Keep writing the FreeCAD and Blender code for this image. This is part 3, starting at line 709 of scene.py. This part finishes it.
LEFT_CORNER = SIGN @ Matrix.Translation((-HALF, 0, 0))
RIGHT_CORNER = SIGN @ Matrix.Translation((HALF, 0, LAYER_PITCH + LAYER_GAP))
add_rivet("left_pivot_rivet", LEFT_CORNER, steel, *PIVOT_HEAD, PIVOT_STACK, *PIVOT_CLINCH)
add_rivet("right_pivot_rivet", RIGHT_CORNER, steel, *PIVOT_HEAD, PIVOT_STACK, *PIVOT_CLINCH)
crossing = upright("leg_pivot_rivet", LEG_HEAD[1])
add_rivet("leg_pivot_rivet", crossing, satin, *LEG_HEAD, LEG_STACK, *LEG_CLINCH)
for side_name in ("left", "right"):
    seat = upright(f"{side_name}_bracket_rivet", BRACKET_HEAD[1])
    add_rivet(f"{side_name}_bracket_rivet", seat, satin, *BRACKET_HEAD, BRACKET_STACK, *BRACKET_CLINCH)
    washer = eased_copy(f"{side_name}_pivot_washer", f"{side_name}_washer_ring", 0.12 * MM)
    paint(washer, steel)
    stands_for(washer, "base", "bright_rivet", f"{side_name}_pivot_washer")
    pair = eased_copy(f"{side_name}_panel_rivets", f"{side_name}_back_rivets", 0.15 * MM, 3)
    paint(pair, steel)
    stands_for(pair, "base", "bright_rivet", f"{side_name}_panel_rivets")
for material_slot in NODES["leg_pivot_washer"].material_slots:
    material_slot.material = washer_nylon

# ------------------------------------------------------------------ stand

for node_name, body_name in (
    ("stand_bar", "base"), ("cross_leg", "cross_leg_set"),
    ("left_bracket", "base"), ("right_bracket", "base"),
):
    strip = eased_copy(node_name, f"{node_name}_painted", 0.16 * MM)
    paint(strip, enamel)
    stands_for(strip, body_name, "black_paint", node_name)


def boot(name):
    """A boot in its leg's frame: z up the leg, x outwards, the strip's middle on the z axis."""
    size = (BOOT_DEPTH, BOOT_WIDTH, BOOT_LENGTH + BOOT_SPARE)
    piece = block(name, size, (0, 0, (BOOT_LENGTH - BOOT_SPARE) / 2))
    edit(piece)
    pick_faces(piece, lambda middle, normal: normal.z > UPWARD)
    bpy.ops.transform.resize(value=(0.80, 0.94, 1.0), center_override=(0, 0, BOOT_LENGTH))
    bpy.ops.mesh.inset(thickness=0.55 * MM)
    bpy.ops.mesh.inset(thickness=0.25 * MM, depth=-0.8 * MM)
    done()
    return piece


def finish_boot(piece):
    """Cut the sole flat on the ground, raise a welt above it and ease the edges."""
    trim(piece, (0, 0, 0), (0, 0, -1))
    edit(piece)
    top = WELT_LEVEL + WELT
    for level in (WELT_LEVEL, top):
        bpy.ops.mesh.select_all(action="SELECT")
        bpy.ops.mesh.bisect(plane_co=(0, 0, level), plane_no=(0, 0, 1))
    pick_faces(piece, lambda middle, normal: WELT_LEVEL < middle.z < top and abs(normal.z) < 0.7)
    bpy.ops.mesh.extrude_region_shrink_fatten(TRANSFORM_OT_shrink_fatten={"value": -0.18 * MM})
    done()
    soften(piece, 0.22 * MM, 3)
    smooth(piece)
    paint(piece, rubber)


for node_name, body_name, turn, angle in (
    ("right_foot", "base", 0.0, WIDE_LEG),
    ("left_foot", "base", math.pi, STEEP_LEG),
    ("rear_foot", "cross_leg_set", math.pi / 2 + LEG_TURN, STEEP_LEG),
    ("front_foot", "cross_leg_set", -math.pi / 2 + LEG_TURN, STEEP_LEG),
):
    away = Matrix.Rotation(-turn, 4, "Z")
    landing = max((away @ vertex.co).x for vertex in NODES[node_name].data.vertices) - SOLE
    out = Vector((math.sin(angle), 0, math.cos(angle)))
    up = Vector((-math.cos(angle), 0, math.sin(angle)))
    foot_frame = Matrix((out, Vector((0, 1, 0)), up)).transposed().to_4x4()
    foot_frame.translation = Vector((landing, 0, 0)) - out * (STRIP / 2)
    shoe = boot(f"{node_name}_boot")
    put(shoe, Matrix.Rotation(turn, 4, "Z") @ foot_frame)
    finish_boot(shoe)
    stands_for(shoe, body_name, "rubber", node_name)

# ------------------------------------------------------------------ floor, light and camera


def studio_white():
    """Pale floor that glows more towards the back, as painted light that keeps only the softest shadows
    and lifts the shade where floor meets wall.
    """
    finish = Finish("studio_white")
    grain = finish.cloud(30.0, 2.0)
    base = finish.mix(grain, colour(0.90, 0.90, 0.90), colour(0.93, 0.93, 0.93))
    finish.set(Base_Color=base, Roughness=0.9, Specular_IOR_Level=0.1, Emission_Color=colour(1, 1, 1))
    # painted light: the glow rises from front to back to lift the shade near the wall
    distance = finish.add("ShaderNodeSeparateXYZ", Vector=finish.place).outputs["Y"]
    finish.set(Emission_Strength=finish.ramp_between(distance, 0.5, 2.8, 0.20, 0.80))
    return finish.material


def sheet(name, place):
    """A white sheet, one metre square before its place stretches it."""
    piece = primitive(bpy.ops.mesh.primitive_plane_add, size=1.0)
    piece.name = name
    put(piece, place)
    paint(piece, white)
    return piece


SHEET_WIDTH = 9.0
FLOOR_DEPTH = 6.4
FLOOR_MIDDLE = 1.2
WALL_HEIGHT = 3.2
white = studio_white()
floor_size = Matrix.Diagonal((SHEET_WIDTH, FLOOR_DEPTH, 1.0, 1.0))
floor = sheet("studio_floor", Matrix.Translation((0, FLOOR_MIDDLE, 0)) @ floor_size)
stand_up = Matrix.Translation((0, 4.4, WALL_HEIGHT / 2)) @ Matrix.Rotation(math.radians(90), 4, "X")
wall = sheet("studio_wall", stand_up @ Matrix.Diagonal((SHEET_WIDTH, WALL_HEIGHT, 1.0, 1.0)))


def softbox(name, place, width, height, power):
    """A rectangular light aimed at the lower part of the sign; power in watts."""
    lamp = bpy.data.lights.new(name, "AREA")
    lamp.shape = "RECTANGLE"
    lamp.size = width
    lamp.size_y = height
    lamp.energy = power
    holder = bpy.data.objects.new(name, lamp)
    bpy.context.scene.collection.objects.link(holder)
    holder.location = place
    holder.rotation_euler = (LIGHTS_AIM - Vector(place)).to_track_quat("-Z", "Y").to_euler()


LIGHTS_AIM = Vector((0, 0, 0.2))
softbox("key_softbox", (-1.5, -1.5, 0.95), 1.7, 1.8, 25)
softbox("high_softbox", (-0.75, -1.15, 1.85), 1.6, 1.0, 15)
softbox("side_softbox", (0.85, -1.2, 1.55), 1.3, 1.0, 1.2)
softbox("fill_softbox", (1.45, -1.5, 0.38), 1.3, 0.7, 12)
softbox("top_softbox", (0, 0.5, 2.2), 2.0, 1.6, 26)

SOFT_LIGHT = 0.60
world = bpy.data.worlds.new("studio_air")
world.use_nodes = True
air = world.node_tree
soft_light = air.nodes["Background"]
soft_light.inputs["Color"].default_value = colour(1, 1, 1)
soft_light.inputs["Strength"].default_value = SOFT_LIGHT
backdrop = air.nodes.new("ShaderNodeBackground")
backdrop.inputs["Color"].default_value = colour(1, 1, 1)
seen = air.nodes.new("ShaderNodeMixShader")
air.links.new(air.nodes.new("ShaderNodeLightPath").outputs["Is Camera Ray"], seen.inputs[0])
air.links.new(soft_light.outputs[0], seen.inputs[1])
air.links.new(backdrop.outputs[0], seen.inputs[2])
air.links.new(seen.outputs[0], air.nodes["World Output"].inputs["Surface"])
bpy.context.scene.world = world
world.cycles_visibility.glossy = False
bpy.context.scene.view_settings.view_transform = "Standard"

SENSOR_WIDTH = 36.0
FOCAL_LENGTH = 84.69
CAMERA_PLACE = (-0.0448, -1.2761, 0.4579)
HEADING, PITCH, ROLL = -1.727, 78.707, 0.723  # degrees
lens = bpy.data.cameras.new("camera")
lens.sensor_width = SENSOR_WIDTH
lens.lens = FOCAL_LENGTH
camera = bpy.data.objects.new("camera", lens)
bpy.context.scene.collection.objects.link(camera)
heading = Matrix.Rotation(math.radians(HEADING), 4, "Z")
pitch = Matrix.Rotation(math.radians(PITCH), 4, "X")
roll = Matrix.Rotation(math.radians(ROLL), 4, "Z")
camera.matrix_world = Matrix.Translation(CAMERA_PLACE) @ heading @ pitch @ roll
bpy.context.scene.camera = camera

» THE PROBLEM:
In the listing above, find the lines holding the word "scene" and copy them.

» TASK SOLUTION:
Keep writing the FreeCAD and Blender code for this image. This is part 3, starting at line 709 of scene.py. This part finishes it.
    bpy.context.scene.collection.objects.link(holder)
bpy.context.scene.world = world
bpy.context.scene.view_settings.view_transform = "Standard"
bpy.context.scene.collection.objects.link(camera)
bpy.context.scene.camera = camera